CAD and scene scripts
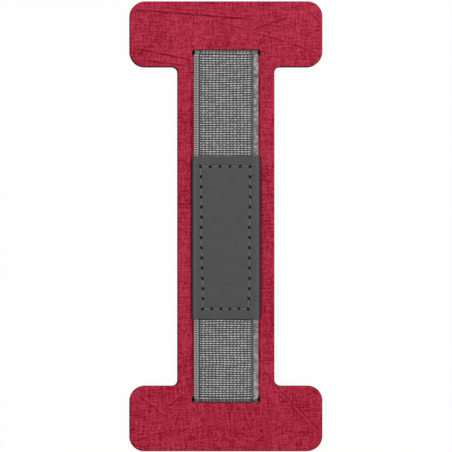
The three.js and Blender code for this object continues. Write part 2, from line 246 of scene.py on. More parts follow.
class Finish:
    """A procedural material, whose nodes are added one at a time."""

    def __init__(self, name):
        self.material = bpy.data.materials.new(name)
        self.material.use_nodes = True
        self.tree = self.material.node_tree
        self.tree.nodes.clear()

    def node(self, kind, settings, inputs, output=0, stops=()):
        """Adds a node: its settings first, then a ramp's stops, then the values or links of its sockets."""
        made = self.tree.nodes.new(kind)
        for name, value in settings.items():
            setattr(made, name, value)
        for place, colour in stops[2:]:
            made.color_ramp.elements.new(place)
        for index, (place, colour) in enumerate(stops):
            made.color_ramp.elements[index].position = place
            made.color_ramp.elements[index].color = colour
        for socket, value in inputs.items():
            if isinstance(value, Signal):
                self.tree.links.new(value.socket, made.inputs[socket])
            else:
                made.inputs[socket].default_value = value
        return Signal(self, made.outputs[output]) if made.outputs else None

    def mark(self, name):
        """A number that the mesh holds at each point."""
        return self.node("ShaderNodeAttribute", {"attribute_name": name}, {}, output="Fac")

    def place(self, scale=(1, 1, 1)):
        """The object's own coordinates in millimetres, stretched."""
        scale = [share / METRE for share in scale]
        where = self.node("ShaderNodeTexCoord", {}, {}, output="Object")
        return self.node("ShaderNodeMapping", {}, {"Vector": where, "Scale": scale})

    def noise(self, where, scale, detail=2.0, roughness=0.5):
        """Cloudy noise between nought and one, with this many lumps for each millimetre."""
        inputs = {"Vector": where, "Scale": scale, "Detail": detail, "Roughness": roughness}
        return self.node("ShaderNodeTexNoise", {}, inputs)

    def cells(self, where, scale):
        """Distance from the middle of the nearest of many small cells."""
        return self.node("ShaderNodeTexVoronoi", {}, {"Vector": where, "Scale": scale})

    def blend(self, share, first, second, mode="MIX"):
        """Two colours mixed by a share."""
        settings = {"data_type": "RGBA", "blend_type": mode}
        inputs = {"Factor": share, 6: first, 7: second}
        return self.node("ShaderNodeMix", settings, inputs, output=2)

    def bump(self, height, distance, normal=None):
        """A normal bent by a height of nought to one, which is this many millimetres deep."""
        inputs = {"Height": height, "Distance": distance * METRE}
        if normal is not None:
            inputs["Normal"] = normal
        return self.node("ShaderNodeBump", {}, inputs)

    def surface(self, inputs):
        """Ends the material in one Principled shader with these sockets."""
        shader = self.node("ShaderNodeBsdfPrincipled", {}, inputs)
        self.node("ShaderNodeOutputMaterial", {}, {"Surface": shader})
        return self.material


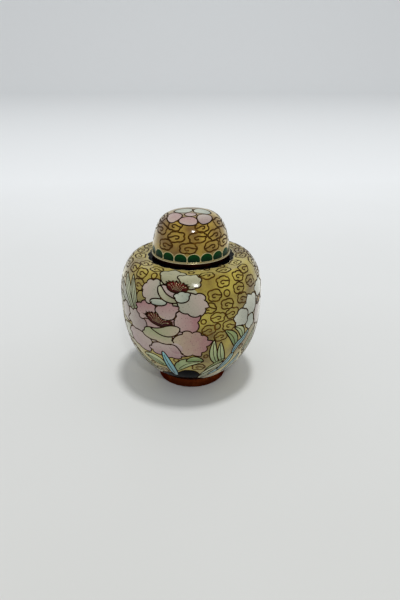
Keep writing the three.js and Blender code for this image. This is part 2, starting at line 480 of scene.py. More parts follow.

Stated problem:
Reproduce word for word the lines of the records above, beginning at the first and ending with the line where "self.tree.nodes.clear()" appears, and nothing past it.

Solution to this problem:
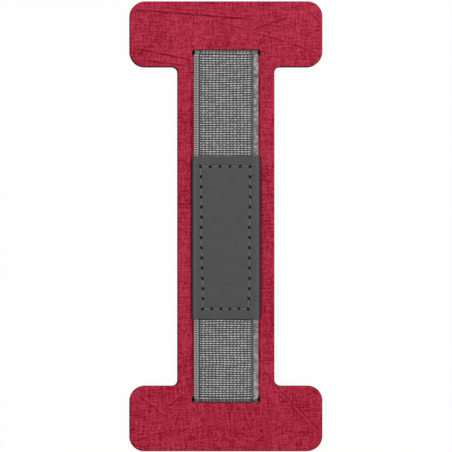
The three.js and Blender code for this object continues. Write part 2, from line 246 of scene.py on. More parts follow.
class Finish:
    """A procedural material, whose nodes are added one at a time."""

    def __init__(self, name):
        self.material = bpy.data.materials.new(name)
        self.material.use_nodes = True
        self.tree = self.material.node_tree
        self.tree.nodes.clear()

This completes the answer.